┌──
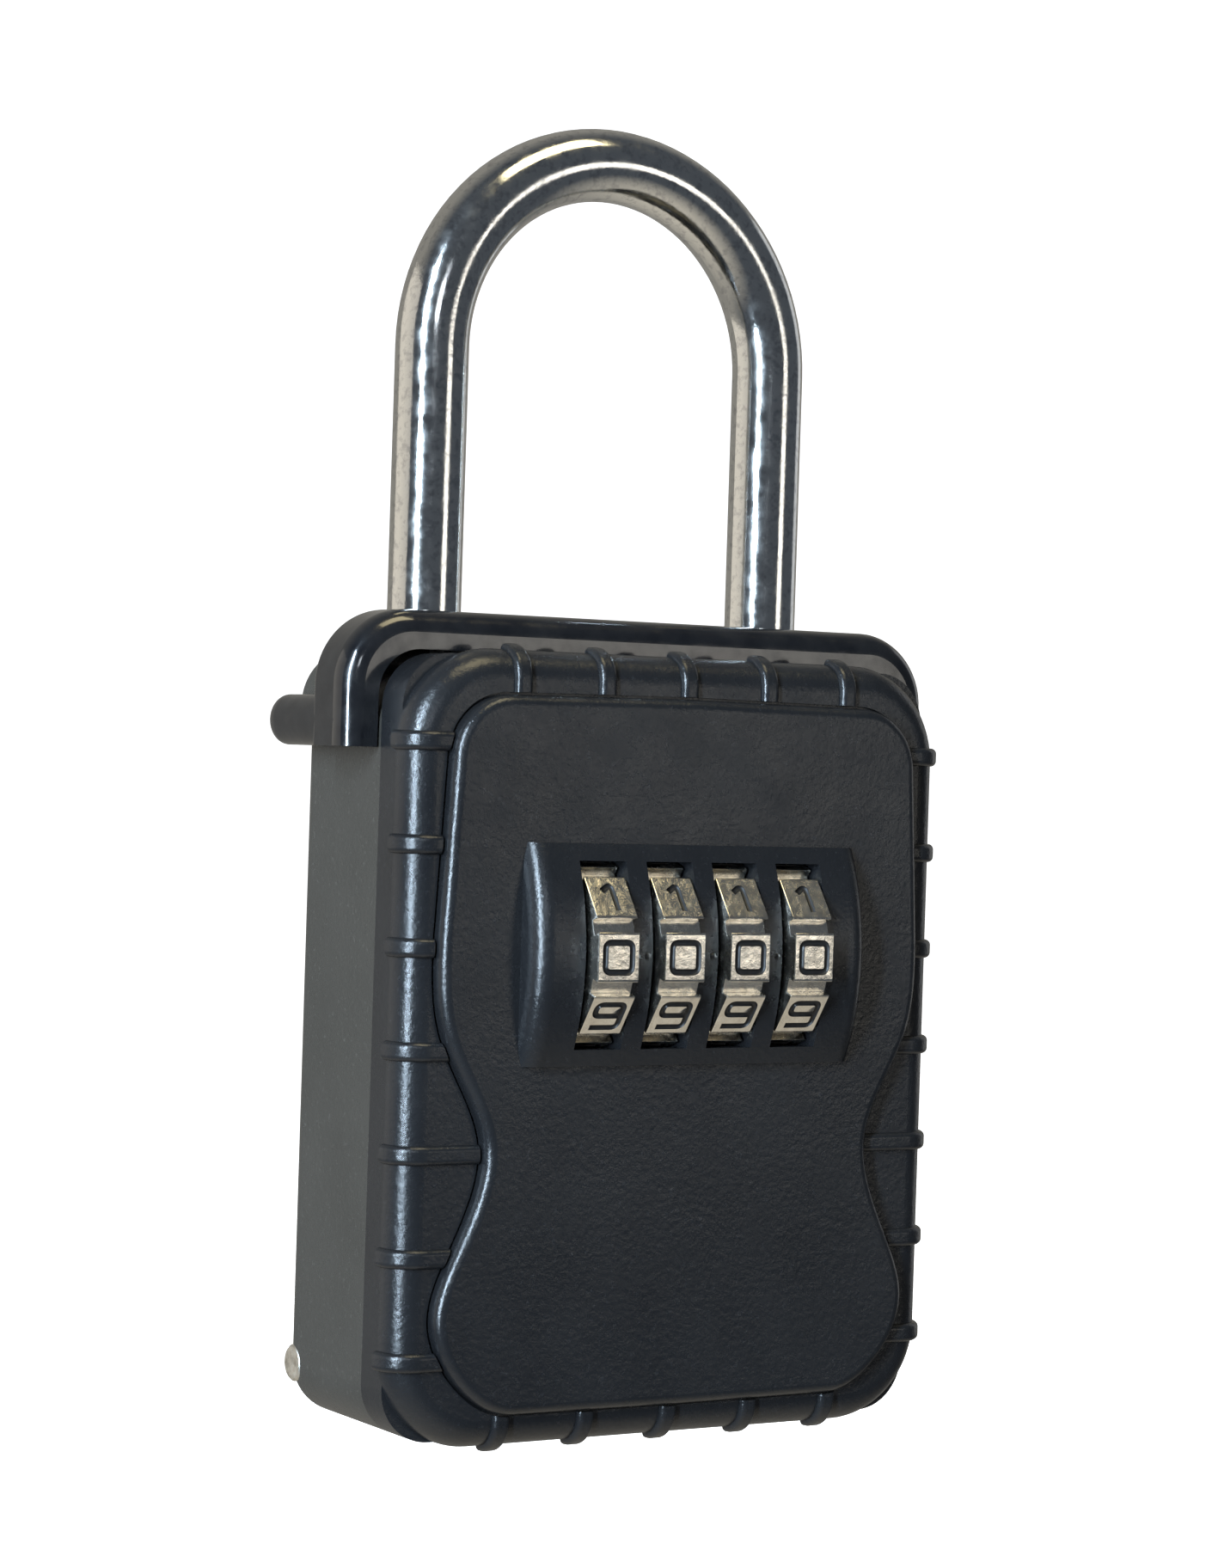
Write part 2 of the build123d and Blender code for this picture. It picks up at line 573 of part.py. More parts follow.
with BuildPart() as reset_lever:
    with BuildSketch(Plane.XZ.offset(-LEVER_Y - LEVER_THICK)):
        with Locations((LEVER_X, LEVER_Z + LEVER_LENGTH / 2)):
            SlotCenterToCenter(LEVER_LENGTH, LEVER_WIDTH, rotation=90)
        with Locations((LEVER_X, LEVER_Z)):
            Circle(LEVER_PIVOT_R + RUN, mode=Mode.SUBTRACT)
    extrude(amount=LEVER_THICK)
    tab_low = LEVER_Z + LEVER_LENGTH
    block(
        (LEVER_X - LEVER_TAB_HALF, LEVER_Y, tab_low),
        (LEVER_X + LEVER_TAB_HALF, LEVER_Y + LEVER_TAB_REACH, tab_low + LEVER_THICK),
    )
write(reset_lever, "reset_lever")

# ---- rear casing --------------------------------------------------------------------------------------------
with BuildPart() as rear_casing:
    # head, rounded at its top corners and round its rear edge
    with BuildSketch(Plane.XZ.offset(-CASING_REAR_Y)):
        with Locations((0, (HEAD_LOW + HEAD_TOP) / 2)):
            head_face = Rectangle(2 * SHELL_HALF, HEAD_TOP - HEAD_LOW)
        fillet(head_face.vertices().group_by(Axis.Y)[-1], HEAD_CORNER)
    extrude(amount=CASING_REAR_Y - HEAD_FRONT_Y)
    rear_edges = rear_casing.faces().sort_by(Axis.Y)[-1].edges()
    fillet(rear_edges.filter_by(lambda e: e.center().Z > HEAD_LOW + 0.1), 2.2)
    # back plate with a stiffening rim
    block((-PLATE_HALF, PLATE_FRONT_Y, PLATE_LOW), (PLATE_HALF, CASING_REAR_Y, HEAD_LOW))
    rim_top = HEAD_LOW - COVER_THICK - GAP
    for left in (-PLATE_HALF, PLATE_HALF - RIM_THICK):
        block((left, PLATE_FRONT_Y - RIM_DEPTH, RIM_LOW), (left + RIM_THICK, PLATE_FRONT_Y, rim_top))
    # hinge lugs
    for left in (-LUG_OUT, LUG_IN):
        right = left + LUG_OUT - LUG_IN
        bar((left, PIN_Y, PIN_Z), (right, PIN_Y, PIN_Z), LUG_R)
        block((left, PIN_Y - LUG_HALF_Y, PIN_Z), (right, PLATE_FRONT_Y, PLATE_LOW + LUG_JOIN))
    bar((-FAR, PIN_Y, PIN_Z), (FAR, PIN_Y, PIN_Z), PIN_R + RUN, mode=Mode.SUBTRACT)
    # bores for the shackle's legs
    for side in (-1, 1):
        x = side * SHACKLE_HALF
        bar((x, SHACKLE_Y, HEAD_LOW), (x, SHACKLE_Y, HEAD_TOP), LEG_BORE_R, mode=Mode.SUBTRACT)
    # recess for the hood's tongue plate, room for the container's shelf, bores for the guide rods
    block((-RECESS_HALF, 0, RECESS_LOW), (RECESS_HALF, RECESS_REAR_Y, HEAD_TOP + 1), mode=Mode.SUBTRACT)
    shelf_room = SHELF_HALF + SHELF_GAP
    shelf_room_rear = SHELF_REAR_Y + SHELF_GAP
    block((-shelf_room, 0, HEAD_LOW), (shelf_room, shelf_room_rear, HEAD_TOP + 1), mode=Mode.SUBTRACT)
    for side in (-1, 1):
        x = side * GUIDE_X
        bar((x, GUIDE_Y, HEAD_LOW), (x, GUIDE_Y, HEAD_TOP), GUIDE_R + RUN, mode=Mode.SUBTRACT)
    # channel for the shackle's lock plate
    block(
        (-SHACKLE_HALF + 2, LOCK_Y - LOCK_HALF_Y - 0.3, HEAD_LOW),
        (LOCK_RIGHT + 0.5, LOCK_Y + LOCK_HALF_Y + 0.3, LOCK_TOP + 0.3),
        mode=Mode.SUBTRACT,
    )
    for x, y in COVER_SCREWS:
        bar((x, y, HEAD_LOW), (x, y, HEAD_LOW + 4.4), SCREW_R, mode=Mode.SUBTRACT)
write(rear_casing, "rear_casing")

with BuildPart() as head_cover:
    block(
        (-PLATE_HALF, HEAD_FRONT_Y + COVER_SETBACK, HEAD_LOW - COVER_THICK),
        (PLATE_HALF, PLATE_FRONT_Y - COVER_GAP, HEAD_LOW),
    )
    low, high = HEAD_LOW - COVER_THICK - 1, HEAD_LOW + 1
    block((-shelf_room, 0, low), (shelf_room, shelf_room_rear, high), mode=Mode.SUBTRACT)
    bar((SHACKLE_HALF, SHACKLE_Y, low), (SHACKLE_HALF, SHACKLE_Y, high), LEG_BORE_R, mode=Mode.SUBTRACT)
    for side in (-1, 1):
        x = side * GUIDE_X
        bar((x, GUIDE_Y, low), (x, GUIDE_Y, high), GUIDE_R + RUN, mode=Mode.SUBTRACT)
    slot_half = KNOB_NECK_R + GAP
    block(
        (KNOB_X - LOCK_TRAVEL - slot_half, LOCK_Y - slot_half, low),
        (KNOB_X + slot_half, LOCK_Y + slot_half, high),
        mode=Mode.SUBTRACT,
    )
    for x, y in COVER_SCREWS:
        bar((x, y, low), (x, y, high), SCREW_R, mode=Mode.SUBTRACT)
write(head_cover, "head_cover")

with BuildPart() as head_cover_screws:
    for x, y in COVER_SCREWS:
        screw(x, y, HEAD_LOW - COVER_THICK, (0, 0, 1), COVER_THICK + 4.2)
write(head_cover_screws, "head_cover_screws")

# ---- shackle and its lock -----------------------------------------------------------------------------------
with BuildPart() as shackle:
    with BuildLine():
        short_leg = Line((-SHACKLE_HALF, SHACKLE_Y, SHORT_LEG_Z), (-SHACKLE_HALF, SHACKLE_Y, ARC_Z))
        crown = ThreePointArc(
            short_leg @ 1, (0, SHACKLE_Y, ARC_Z + SHACKLE_HALF), (SHACKLE_HALF, SHACKLE_Y, ARC_Z)
        )
        Line(crown @ 1, (SHACKLE_HALF, SHACKLE_Y, LONG_LEG_Z))
    with BuildSketch(Plane(origin=short_leg @ 0, z_dir=(0, 0, 1))):
        Circle(SHACKLE_R)
    sweep()
    chamfer(shackle.edges().filter_by(GeomType.CIRCLE).sort_by(Axis.Z)[0], 0.6)
    # notch for the lock plate and groove for the stop ring
    block(
        (-SHACKLE_HALF + 2.0, LOCK_Y - LOCK_HALF_Y - 0.4, LOCK_Z - 0.3),
        (-SHACKLE_HALF + 6, LOCK_Y + 5, LOCK_TOP + 0.4),
        mode=Mode.SUBTRACT,
    )
    with BuildSketch(Plane.XY.offset(STOP_Z)):
        with Locations((SHACKLE_HALF, SHACKLE_Y)):
            Circle(SHACKLE_R + 1)
            Circle(SHACKLE_R - STOP_GROOVE, mode=Mode.SUBTRACT)
    extrude(amount=STOP_THICK, mode=Mode.SUBTRACT)
write(shackle, "shackle")

with BuildPart() as shackle_stop_ring:
    with BuildSketch(Plane.XY.offset(STOP_Z)):
        with Locations((SHACKLE_HALF, SHACKLE_Y)):
            Circle(SHACKLE_R + STOP_PROUD)
            Circle(SHACKLE_R - STOP_GROOVE, mode=Mode.SUBTRACT)
        with Locations((SHACKLE_HALF + SHACKLE_R, SHACKLE_Y)):
            Rectangle(4, 1.6, mode=Mode.SUBTRACT)
    extrude(amount=STOP_THICK)
write(shackle_stop_ring, "shackle_stop_ring")

with BuildPart() as shackle_lock_plate:
    block((LOCK_LEFT, LOCK_Y - LOCK_HALF_Y, LOCK_LOW), (LOCK_RIGHT, LOCK_Y + LOCK_HALF_Y, LOCK_TOP))
    block((LOCK_LEFT, LOCK_Y - 5, LOCK_LOW), (LOCK_LEFT + 3.2, LOCK_Y + 5, LOCK_Z), mode=Mode.SUBTRACT)
    pin_top = LOCK_LOW + KNOB_PIN_LENGTH
    bar((KNOB_X, LOCK_Y, LOCK_LOW), (KNOB_X, LOCK_Y, pin_top), KNOB_PIN_R, mode=Mode.SUBTRACT)
write(shackle_lock_plate, "shackle_lock_plate")

with BuildPart() as shackle_lock_knob:
    bar((KNOB_X, LOCK_Y, KNOB_TOP - KNOB_HEIGHT), (KNOB_X, LOCK_Y, KNOB_TOP), KNOB_R)
    fillet(shackle_lock_knob.edges().filter_by(GeomType.CIRCLE).sort_by(Axis.Z)[0], 0.8)
    bar((KNOB_X, LOCK_Y, KNOB_TOP), (KNOB_X, LOCK_Y, LOCK_LOW), KNOB_NECK_R)
    bar((KNOB_X, LOCK_Y, LOCK_LOW), (KNOB_X, LOCK_Y, pin_top), KNOB_PIN_R)
write(shackle_lock_knob, "shackle_lock_knob")

# ---- hood ---------------------------------------------------------------------------------------------------
with BuildPart() as hood_cover:
    with BuildSketch(Plane.XZ.offset(-HOOD_REAR_Y)):
        with Locations((0, (HOOD_ARM_LOW + HOOD_TOP) / 2)):
            outer = Rectangle(2 * HOOD_HALF, HOOD_TOP - HOOD_ARM_LOW)
        fillet(outer.vertices().group_by(Axis.Y)[-1], HOOD_CORNER)
    extrude(amount=HOOD_REAR_Y - HOOD_FRONT_Y)
    hood_front = hood_cover.faces().sort_by(Axis.Y)[0].edges()
    fillet(hood_front.filter_by(lambda e: e.center().Z > HOOD_ARM_LOW + 0.1), 3.0)
    hood_rear = hood_cover.faces().sort_by(Axis.Y)[-1].edges()
    fillet(hood_rear.filter_by(lambda e: e.center().Z > HOOD_ARM_LOW + 0.1), 1.4)
    with BuildSketch(Plane.XZ.offset(-HOOD_REAR_Y - 20)):
        with Locations((0, HOOD_INNER_TOP / 2)):
            inner = Rectangle(2 * HOOD_INNER_HALF, HOOD_INNER_TOP)
        fillet(inner.vertices().group_by(Axis.Y)[-1], 6.0)
    extrude(amount=60, mode=Mode.SUBTRACT)
    # roof over the tongue plate and the pocket under it
    roof_half = RECESS_HALF - ROOF_GAP
    block((-roof_half, HOOD_REAR_Y - 2, ROOF_LOW), (roof_half, RECESS_REAR_Y - ROOF_GAP, HOOD_TOP))
    block((-POCKET_HALF, POCKET_FRONT_Y, 90), (POCKET_HALF, 30, ROOF_LOW), mode=Mode.SUBTRACT)
    # pegs that point to the rear from the arms' lower ends
    for side in (-1, 1):
        x = side * (HOOD_INNER_HALF + 0.1 + PEG_HALF_X)
        with BuildSketch(Plane.XZ):
            with Locations((x, PEG_Z)):
                Ellipse(PEG_HALF_X, PEG_HALF_Z)
        extrude(amount=-(PEG_TIP_Y - PEG_NOSE))
        with BuildSketch(Plane.XZ.offset(-(PEG_TIP_Y - PEG_NOSE))):
            with Locations((x, PEG_Z)):
                Ellipse(PEG_HALF_X, PEG_HALF_Z)
        with BuildSketch(Plane.XZ.offset(-(PEG_TIP_Y - PEG_NOSE * 0.3))):
            with Locations((x, PEG_Z)):
                Ellipse(PEG_HALF_X * 0.8, PEG_HALF_Z * 0.8)
        with BuildSketch(Plane.XZ.offset(-PEG_TIP_Y)):
            with Locations((x, PEG_Z)):
                Ellipse(PEG_HALF_X * 0.35, PEG_HALF_Z * 0.35)
        loft()
    for x, y in YOKE_SCREWS:
        bar((x, y, ROOF_LOW), (x, y, ROOF_LOW + 1.2), SCREW_R, mode=Mode.SUBTRACT)
write(hood_cover, "hood_cover")

with BuildPart() as hood_yoke:
    yoke_low = ROOF_LOW - YOKE_THICK
    block((-YOKE_HALF, YOKE_FRONT_Y, yoke_low), (YOKE_HALF, YOKE_REAR_Y, ROOF_LOW))
    block((-TONGUE_OUT, TONGUE_Y, TONGUE_LOW), (TONGUE_OUT, TONGUE_Y + TONGUE_THICK, yoke_low))
    # the lock bar's nose passes below the web and enters the window above it
    tongue_rear = TONGUE_Y + TONGUE_THICK
    block((-TONGUE_IN, TONGUE_Y, TONGUE_LOW), (TONGUE_IN, tongue_rear, WEB_LOW), mode=Mode.SUBTRACT)
    block((-WEB_HALF, TONGUE_Y, WEB_TOP), (WEB_HALF, tongue_rear, yoke_low), mode=Mode.SUBTRACT)
    for x, y in YOKE_SCREWS:
        bar((x, y, yoke_low), (x, y, ROOF_LOW), SCREW_R, mode=Mode.SUBTRACT)
    for side in (-1, 1):
        x = side * GUIDE_X
        bar((x, GUIDE_Y, yoke_low), (x, GUIDE_Y, ROOF_LOW), GUIDE_R, mode=Mode.SUBTRACT)
write(hood_yoke, "hood_yoke")

with BuildPart() as hood_guide_rods:
    for side in (-1, 1):
        bar((side * GUIDE_X, GUIDE_Y, GUIDE_LOW), (side * GUIDE_X, GUIDE_Y, ROOF_LOW), GUIDE_R)
write(hood_guide_rods, "hood_guide_rods")

with BuildPart() as yoke_screws:
    for x, y in YOKE_SCREWS:
        screw(x, y, ROOF_LOW - YOKE_THICK, (0, 0, 1), YOKE_THICK + 1.1)
write(yoke_screws, "yoke_screws")
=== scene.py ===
"""Looks of the key lock box: powder coated body, moulded hood, chromed shackle and engraved dials."""

import math

import bmesh
import bpy
from mathutils import Matrix, Vector


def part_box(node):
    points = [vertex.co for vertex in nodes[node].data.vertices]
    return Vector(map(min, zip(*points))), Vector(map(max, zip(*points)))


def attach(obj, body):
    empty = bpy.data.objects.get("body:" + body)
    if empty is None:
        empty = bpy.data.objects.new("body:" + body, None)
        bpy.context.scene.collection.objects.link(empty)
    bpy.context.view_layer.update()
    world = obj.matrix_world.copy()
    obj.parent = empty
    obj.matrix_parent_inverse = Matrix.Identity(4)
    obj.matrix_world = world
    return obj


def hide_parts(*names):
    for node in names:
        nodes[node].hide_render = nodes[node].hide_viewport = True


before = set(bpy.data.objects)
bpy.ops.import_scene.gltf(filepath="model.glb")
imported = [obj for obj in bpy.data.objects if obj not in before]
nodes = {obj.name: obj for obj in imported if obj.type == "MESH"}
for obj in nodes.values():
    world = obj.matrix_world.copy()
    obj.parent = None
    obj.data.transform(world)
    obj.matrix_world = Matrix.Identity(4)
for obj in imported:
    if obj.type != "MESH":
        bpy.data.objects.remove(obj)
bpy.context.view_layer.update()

# ---- camera -------------------------------------------------------------------------------------------------
CAMERA_PLACE = Vector((-0.2612, -0.4260, 0.0894))
CAMERA_YAW = math.radians(31.1)
CAMERA_PITCH = math.radians(-0.34)
CAMERA_ROLL = math.radians(1.81)
CAMERA_LENS = 85.27
SENSOR_WIDTH = 36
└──
Your task: Reproduce exactly the lines from the one containing "block((-TONGUE_OUT, TONGUE_Y, TONGUE_LOW), (TONGUE_OUT, TONGUE_Y" through the one containing "before = set(bpy.data.objects)", inclusive, and nothing else.

Final result:
    block((-TONGUE_OUT, TONGUE_Y, TONGUE_LOW), (TONGUE_OUT, TONGUE_Y + TONGUE_THICK, yoke_low))
    # the lock bar's nose passes below the web and enters the window above it
    tongue_rear = TONGUE_Y + TONGUE_THICK
    block((-TONGUE_IN, TONGUE_Y, TONGUE_LOW), (TONGUE_IN, tongue_rear, WEB_LOW), mode=Mode.SUBTRACT)
    block((-WEB_HALF, TONGUE_Y, WEB_TOP), (WEB_HALF, tongue_rear, yoke_low), mode=Mode.SUBTRACT)
    for x, y in YOKE_SCREWS:
        bar((x, y, yoke_low), (x, y, ROOF_LOW), SCREW_R, mode=Mode.SUBTRACT)
    for side in (-1, 1):
        x = side * GUIDE_X
        bar((x, GUIDE_Y, yoke_low), (x, GUIDE_Y, ROOF_LOW), GUIDE_R, mode=Mode.SUBTRACT)
write(hood_yoke, "hood_yoke")

with BuildPart() as hood_guide_rods:
    for side in (-1, 1):
        bar((side * GUIDE_X, GUIDE_Y, GUIDE_LOW), (side * GUIDE_X, GUIDE_Y, ROOF_LOW), GUIDE_R)
write(hood_guide_rods, "hood_guide_rods")

with BuildPart() as yoke_screws:
    for x, y in YOKE_SCREWS:
        screw(x, y, ROOF_LOW - YOKE_THICK, (0, 0, 1), YOKE_THICK + 1.1)
write(yoke_screws, "yoke_screws")
=== scene.py ===
"""Looks of the key lock box: powder coated body, moulded hood, chromed shackle and engraved dials."""

import math

import bmesh
import bpy
from mathutils import Matrix, Vector


def part_box(node):
    points = [vertex.co for vertex in nodes[node].data.vertices]
    return Vector(map(min, zip(*points))), Vector(map(max, zip(*points)))


def attach(obj, body):
    empty = bpy.data.objects.get("body:" + body)
    if empty is None:
        empty = bpy.data.objects.new("body:" + body, None)
        bpy.context.scene.collection.objects.link(empty)
    bpy.context.view_layer.update()
    world = obj.matrix_world.copy()
    obj.parent = empty
    obj.matrix_parent_inverse = Matrix.Identity(4)
    obj.matrix_world = world
    return obj


def hide_parts(*names):
    for node in names:
        nodes[node].hide_render = nodes[node].hide_viewport = True


before = set(bpy.data.objects)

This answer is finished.